Wear Parts and Maintenance-Critical Structural Elements
Understanding the structure of a rubber kneader also means knowing which components wear and require periodic replacement. The principal wear items are:
- Rotor tips: The wing tips experience the highest contact stress with the chamber wall. In some designs, the rotor tips are built-up with hardface weld overlay that can be re-applied on-site. In others, the entire rotor is replaced when tip wear exceeds tolerance — typically when the tip-to-wall clearance has grown from its designed value (2–5 mm) to more than 8–10 mm, at which point mixing efficiency degrades measurably.
- Chamber liners: The wall lining sections are replaceable wear plates, typically 30–50 mm thick, bolted or shrink-fitted into the chamber body. Service life varies from a few months in abrasive compound applications to several years in mild-duty service.
- Rotor end seals (packing): Replaced every 300–1000 operating hours depending on compound type and rotor speed. Deferred packing replacement leads to compound contamination of the bearing area and dramatically accelerated bearing wear.
- Discharge door seal: The elastomeric perimeter seal on the discharge door is replaced during scheduled shutdowns, typically every 3–6 months in continuous production.

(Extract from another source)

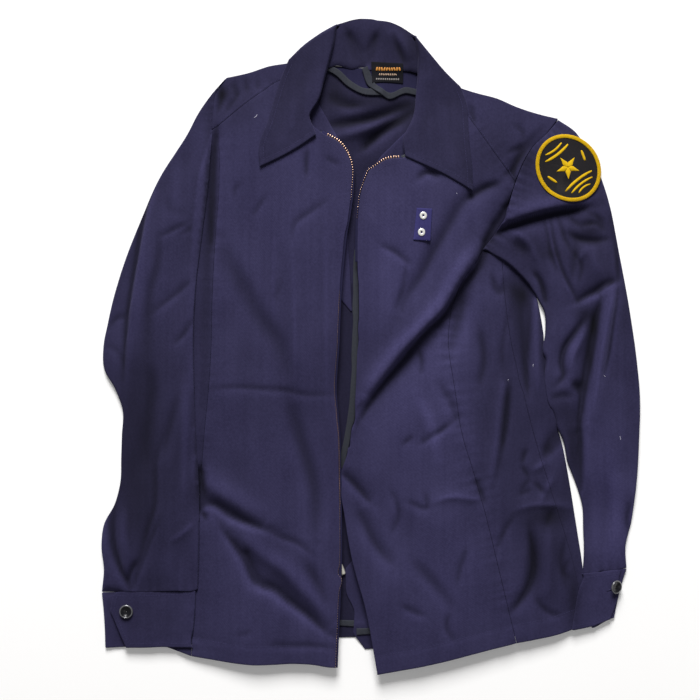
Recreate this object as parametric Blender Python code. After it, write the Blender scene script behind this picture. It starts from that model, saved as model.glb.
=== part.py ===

- Rotary unions on rotor cooling circuits: Inspected and rebuilt annually in most facilities, as seal wear in these components can cause coolant ingress into the bearing housings.
Planned maintenance intervals for rubber kneaders in tire production facilities are typically structured around 8-hour production shifts, with minor inspections every shift, intermediate checks weekly, and major overhauls annually or every 5,000–8,000 operating hours. A well-maintained 270L rubber kneader can achieve a mechanical availability exceeding 95% in continuous three-shift operation.